* Task
How many of the lines below contain "pose"? Answer with that number alone.

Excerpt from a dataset
>>>

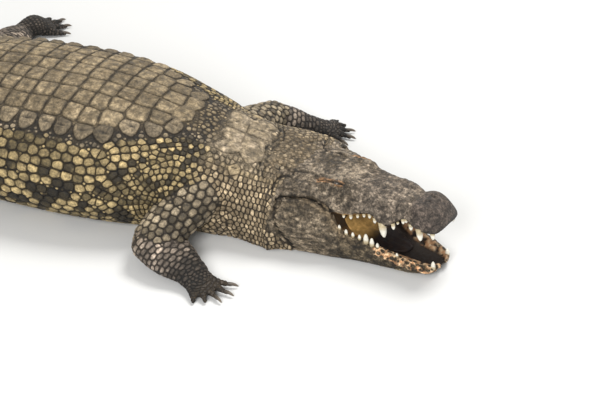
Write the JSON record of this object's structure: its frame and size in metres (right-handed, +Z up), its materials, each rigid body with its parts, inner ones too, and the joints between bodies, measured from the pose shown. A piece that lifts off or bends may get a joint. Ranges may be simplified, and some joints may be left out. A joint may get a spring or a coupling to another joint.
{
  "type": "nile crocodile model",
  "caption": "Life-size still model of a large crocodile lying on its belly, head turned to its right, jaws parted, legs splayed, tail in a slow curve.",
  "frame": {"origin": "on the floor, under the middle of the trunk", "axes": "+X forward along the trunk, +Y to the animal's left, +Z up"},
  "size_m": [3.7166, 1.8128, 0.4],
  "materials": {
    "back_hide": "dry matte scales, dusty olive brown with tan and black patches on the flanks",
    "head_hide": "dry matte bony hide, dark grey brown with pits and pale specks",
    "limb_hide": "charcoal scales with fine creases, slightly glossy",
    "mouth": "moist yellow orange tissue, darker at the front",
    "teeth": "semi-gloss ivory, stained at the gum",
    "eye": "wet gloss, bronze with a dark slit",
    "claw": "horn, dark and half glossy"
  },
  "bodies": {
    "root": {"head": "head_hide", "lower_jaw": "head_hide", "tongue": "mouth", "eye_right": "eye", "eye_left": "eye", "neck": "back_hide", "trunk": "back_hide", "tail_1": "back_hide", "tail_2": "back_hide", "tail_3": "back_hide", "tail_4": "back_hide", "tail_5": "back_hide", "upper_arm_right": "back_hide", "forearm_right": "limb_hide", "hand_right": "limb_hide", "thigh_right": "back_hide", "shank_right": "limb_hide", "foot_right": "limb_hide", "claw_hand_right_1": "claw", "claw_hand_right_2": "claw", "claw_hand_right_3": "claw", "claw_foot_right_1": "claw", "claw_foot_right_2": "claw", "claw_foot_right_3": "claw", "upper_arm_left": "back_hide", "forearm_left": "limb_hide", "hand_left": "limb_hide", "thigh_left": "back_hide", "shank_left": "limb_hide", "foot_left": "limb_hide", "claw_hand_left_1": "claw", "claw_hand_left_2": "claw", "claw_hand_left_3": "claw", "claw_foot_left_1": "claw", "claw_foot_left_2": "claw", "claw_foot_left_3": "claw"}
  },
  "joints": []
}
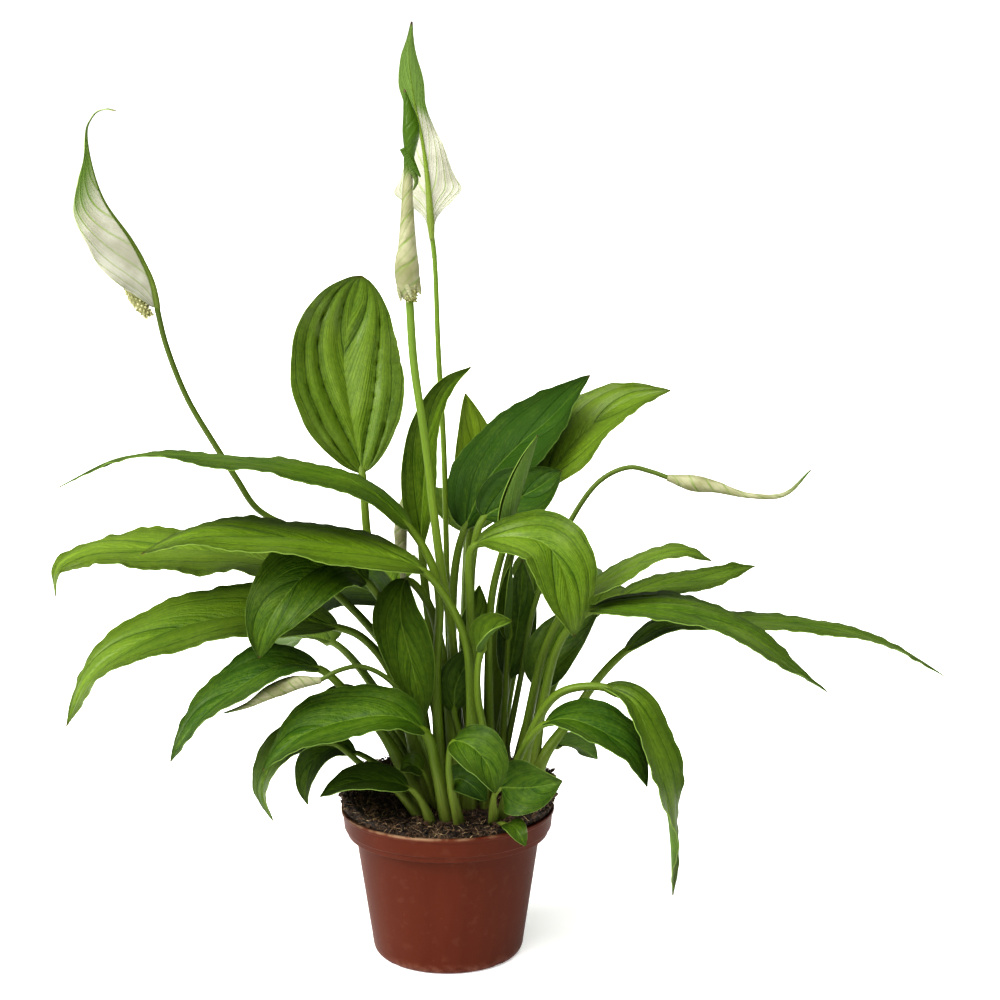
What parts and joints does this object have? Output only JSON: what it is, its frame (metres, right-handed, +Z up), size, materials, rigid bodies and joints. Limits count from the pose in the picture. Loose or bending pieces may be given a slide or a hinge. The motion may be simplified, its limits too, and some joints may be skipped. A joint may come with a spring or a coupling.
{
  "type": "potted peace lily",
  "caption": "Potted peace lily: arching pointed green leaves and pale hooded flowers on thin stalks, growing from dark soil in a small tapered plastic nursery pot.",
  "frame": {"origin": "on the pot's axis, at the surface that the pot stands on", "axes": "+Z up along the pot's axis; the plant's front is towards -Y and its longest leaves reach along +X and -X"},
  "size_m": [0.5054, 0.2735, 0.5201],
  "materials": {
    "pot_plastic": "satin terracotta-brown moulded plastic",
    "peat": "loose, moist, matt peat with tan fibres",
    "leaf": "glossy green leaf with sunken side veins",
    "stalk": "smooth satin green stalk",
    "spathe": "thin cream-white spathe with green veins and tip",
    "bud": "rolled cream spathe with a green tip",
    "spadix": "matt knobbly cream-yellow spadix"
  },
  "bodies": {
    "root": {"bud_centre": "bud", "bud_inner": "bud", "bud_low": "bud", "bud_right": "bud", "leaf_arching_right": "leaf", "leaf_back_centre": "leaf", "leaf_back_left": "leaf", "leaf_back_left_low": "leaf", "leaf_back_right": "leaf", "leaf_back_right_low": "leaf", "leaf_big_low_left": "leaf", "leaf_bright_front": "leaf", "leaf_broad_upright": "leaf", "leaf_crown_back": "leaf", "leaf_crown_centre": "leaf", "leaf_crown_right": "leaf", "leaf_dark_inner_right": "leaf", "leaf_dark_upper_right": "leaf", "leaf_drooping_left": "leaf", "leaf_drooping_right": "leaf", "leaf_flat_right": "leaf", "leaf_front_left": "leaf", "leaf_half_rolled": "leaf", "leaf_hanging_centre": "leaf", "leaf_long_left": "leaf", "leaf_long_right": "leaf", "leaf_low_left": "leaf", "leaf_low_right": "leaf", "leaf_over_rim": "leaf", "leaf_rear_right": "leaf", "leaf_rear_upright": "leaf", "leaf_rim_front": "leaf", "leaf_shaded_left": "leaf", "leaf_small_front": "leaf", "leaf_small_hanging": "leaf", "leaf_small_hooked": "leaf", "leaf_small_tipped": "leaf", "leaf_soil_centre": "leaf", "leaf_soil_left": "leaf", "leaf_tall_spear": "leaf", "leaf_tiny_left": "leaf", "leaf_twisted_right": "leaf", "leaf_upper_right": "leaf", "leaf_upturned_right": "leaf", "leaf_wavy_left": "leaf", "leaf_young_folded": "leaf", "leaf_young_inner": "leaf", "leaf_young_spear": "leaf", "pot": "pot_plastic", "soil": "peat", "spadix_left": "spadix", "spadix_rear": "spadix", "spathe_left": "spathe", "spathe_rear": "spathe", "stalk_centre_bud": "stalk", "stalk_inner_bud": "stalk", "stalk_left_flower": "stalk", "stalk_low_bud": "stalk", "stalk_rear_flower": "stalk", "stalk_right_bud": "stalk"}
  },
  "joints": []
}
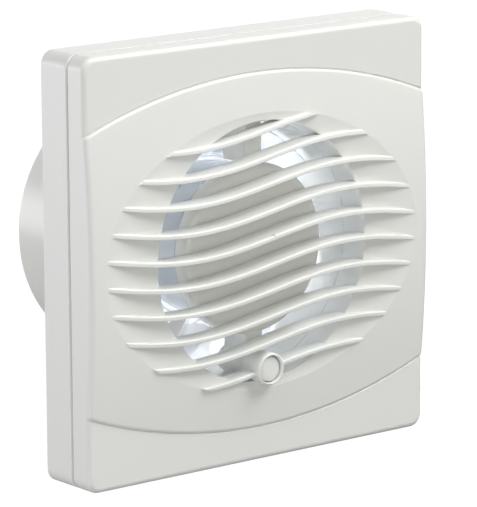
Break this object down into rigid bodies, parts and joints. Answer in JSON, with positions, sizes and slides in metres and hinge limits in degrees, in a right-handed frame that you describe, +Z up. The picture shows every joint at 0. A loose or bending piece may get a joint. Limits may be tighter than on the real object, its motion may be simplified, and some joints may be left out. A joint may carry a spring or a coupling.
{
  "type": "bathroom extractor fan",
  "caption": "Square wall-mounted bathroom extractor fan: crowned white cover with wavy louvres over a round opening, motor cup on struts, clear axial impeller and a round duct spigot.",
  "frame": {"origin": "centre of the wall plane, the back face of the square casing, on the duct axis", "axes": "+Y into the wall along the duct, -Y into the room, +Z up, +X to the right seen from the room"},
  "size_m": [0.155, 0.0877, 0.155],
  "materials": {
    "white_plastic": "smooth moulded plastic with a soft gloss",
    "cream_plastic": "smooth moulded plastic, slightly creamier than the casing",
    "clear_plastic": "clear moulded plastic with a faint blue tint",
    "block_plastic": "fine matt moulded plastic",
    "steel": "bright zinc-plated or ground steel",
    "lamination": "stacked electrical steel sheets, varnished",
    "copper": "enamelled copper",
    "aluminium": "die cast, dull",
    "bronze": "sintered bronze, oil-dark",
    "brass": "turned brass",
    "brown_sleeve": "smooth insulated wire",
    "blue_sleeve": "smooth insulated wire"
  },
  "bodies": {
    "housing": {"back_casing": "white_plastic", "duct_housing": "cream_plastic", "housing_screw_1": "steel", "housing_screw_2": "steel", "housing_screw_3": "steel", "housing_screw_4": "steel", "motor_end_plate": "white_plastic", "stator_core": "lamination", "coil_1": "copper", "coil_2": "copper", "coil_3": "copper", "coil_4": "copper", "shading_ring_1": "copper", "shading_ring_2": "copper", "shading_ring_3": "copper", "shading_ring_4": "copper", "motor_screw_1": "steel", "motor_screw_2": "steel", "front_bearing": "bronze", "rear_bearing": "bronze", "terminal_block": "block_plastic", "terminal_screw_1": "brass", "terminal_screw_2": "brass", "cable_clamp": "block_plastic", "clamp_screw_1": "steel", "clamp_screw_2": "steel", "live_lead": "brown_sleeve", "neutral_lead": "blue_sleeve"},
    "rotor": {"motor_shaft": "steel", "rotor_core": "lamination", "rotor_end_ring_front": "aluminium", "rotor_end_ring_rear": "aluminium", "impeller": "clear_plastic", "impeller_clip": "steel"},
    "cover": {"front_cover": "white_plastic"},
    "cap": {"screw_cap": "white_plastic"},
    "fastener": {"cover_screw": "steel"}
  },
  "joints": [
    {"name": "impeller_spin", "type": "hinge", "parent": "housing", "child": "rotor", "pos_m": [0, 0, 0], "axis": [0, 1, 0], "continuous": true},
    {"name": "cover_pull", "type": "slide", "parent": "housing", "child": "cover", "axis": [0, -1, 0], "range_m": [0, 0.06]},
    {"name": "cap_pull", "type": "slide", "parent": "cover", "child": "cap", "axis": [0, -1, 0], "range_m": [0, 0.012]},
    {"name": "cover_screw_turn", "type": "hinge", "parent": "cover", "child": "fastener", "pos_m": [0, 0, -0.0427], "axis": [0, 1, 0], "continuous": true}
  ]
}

<<<

* Expected output
2